* DATASET ROWS *

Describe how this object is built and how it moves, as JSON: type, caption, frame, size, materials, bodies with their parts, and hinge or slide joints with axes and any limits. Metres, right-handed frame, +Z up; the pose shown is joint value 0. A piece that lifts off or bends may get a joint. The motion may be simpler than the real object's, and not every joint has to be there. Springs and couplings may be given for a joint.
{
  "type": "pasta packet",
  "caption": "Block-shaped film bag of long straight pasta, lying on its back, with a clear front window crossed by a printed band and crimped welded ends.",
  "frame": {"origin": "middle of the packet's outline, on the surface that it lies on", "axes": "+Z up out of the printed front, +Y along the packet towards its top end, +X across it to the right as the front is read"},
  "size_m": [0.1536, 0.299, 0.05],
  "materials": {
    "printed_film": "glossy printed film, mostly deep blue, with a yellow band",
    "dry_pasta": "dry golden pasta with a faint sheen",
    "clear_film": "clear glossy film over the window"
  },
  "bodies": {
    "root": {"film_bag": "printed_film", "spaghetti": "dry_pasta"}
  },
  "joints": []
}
* * *
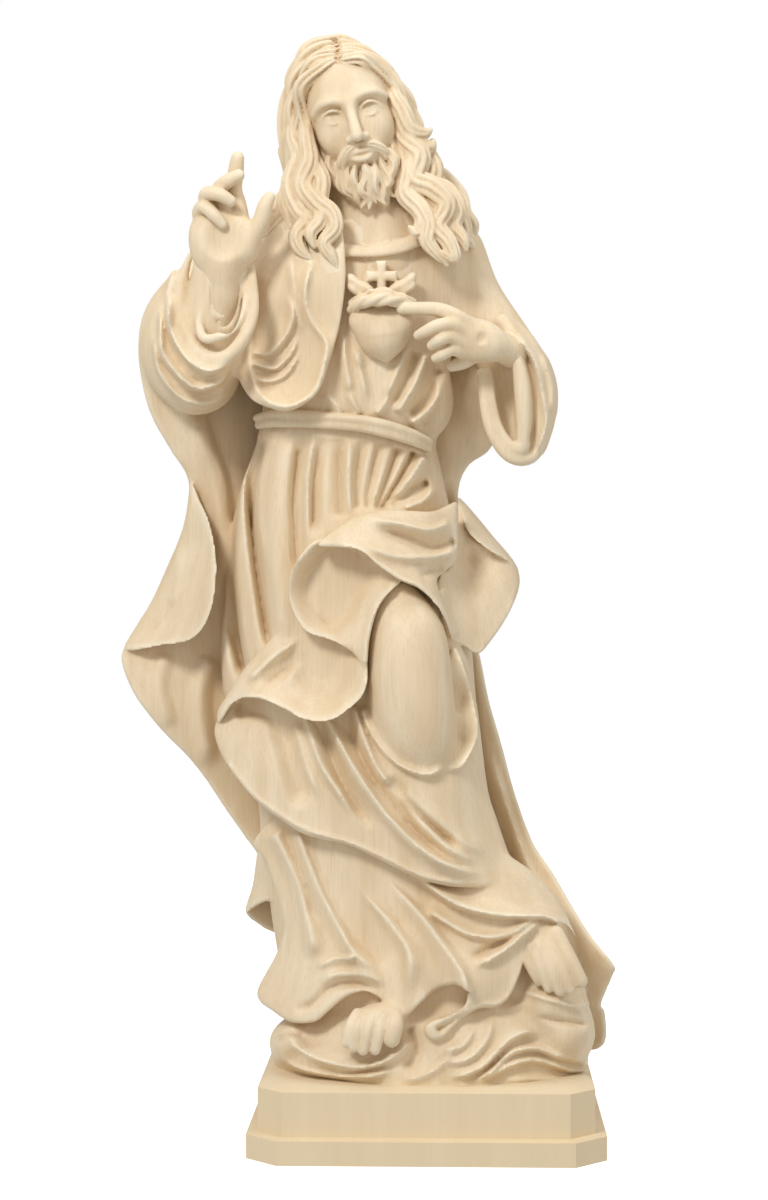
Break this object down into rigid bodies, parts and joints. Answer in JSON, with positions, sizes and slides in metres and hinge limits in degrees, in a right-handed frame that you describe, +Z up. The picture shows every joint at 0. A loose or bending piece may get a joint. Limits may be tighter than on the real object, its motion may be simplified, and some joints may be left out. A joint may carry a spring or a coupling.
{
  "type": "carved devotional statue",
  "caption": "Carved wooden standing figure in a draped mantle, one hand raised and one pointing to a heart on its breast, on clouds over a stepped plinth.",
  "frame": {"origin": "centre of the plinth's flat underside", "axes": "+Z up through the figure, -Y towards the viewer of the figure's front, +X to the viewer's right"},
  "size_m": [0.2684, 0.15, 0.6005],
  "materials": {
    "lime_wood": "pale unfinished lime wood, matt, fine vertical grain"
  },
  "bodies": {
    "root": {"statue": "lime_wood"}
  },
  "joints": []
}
==
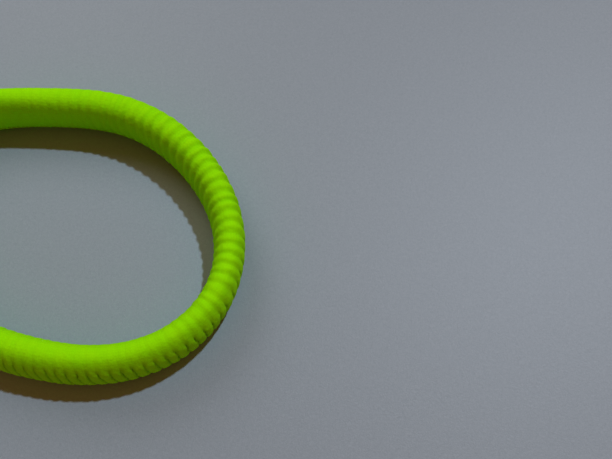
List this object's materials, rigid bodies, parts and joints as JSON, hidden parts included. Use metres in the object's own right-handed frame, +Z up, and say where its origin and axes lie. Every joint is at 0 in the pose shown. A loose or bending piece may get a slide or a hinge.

* WORK TO DO *
Which lines in the records above contain the string "handed"? Copy each one.

* TASK OUTPUT *
Describe how this object is built and how it moves, as JSON: type, caption, frame, size, materials, bodies with their parts, and hinge or slide joints with axes and any limits. Metres, right-handed frame, +Z up; the pose shown is joint value 0. A piece that lifts off or bends may get a joint. The motion may be simpler than the real object's, and not every joint has to be there. Springs and couplings may be given for a joint.
Break this object down into rigid bodies, parts and joints. Answer in JSON, with positions, sizes and slides in metres and hinge limits in degrees, in a right-handed frame that you describe, +Z up. The picture shows every joint at 0. A loose or bending piece may get a joint. Limits may be tighter than on the real object, its motion may be simplified, and some joints may be left out. A joint may carry a spring or a coupling.
List this object's materials, rigid bodies, parts and joints as JSON, hidden parts included. Use metres in the object's own right-handed frame, +Z up, and say where its origin and axes lie. Every joint is at 0 in the pose shown. A loose or bending piece may get a slide or a hinge.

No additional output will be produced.